Overall, it\'s clear that
- Python is [one of the most popular programming languages
worldwide](http://spectrum.ieee.org/computing/software/the-2017-top-programming-languages).
- Python is a major tool for scientific computing, accounting for a
rapidly rising share of scientific work around the globe.
### Features
Python is a [high-level
language](https://en.wikipedia.org/wiki/High-level_programming_language)
suitable for rapid development.
It has a relatively small core language supported by many libraries.
Other features of Python:
- multiple programming styles are supported (procedural,
object-oriented, functional, etc.)
- it is interpreted rather than compiled.
### Syntax and Design
One nice feature of Python is its elegant syntax --- we\'ll see many
examples later on.
Elegant code might sound superfluous but in fact it\'s highly beneficial
because it makes the syntax easy to read and easy to remember.

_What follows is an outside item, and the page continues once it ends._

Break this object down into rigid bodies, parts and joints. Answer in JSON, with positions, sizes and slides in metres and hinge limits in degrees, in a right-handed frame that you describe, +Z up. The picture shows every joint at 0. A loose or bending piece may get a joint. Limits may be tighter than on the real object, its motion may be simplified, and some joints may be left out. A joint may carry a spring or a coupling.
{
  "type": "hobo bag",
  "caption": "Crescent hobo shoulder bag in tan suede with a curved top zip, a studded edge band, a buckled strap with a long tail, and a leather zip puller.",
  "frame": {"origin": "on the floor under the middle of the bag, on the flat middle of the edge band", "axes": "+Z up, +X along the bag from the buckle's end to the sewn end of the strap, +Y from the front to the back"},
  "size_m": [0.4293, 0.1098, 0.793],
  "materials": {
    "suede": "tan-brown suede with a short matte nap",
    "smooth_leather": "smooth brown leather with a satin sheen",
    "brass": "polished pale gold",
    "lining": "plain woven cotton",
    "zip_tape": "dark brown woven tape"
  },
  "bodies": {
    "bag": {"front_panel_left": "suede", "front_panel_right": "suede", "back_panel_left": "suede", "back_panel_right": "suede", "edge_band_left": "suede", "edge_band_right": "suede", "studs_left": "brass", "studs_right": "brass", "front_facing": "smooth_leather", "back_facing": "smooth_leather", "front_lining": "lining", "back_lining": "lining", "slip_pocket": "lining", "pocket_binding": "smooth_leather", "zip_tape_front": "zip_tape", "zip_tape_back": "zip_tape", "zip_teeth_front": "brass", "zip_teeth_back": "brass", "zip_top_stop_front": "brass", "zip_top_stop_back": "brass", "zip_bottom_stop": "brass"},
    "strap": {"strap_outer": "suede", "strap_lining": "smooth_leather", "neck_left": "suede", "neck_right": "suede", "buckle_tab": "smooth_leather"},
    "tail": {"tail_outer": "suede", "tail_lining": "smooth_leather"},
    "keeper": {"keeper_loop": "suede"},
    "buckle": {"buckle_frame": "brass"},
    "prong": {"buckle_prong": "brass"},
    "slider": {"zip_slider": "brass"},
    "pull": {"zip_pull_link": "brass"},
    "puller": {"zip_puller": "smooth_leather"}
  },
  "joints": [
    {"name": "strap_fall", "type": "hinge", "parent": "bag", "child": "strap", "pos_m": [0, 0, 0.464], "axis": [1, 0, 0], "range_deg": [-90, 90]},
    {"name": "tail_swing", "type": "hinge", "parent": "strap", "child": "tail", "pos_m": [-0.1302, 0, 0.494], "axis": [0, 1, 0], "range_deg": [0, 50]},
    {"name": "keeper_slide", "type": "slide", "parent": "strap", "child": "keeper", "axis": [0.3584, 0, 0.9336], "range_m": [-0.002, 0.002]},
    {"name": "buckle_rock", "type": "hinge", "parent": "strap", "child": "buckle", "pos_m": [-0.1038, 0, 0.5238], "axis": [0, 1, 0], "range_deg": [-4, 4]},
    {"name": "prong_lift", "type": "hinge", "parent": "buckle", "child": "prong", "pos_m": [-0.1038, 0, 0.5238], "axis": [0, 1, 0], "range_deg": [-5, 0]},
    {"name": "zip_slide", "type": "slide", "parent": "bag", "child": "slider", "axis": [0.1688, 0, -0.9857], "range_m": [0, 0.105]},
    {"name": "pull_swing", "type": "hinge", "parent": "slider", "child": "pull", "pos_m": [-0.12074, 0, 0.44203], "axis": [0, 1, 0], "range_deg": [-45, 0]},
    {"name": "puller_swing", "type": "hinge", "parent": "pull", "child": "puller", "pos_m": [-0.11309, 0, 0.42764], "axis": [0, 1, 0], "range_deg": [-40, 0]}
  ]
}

Remembering how to read from files, sort dictionaries and other such
routine tasks means that you don\'t need to break your flow in order to
hunt down correct syntax.
Closely related to elegant syntax is an elegant design.
Features like iterators, generators, decorators and list comprehensions
make Python highly expressive, allowing you to get more done with less
code.
[Namespaces](https://en.wikipedia.org/wiki/Namespace) improve
productivity by cutting down on bugs and syntax errors.
## Scientific Programming
Python has become one of the core languages of scientific computing.
It\'s either the dominant player or a major player in
- [machine learning and data science](http://scikit-learn.org/stable/)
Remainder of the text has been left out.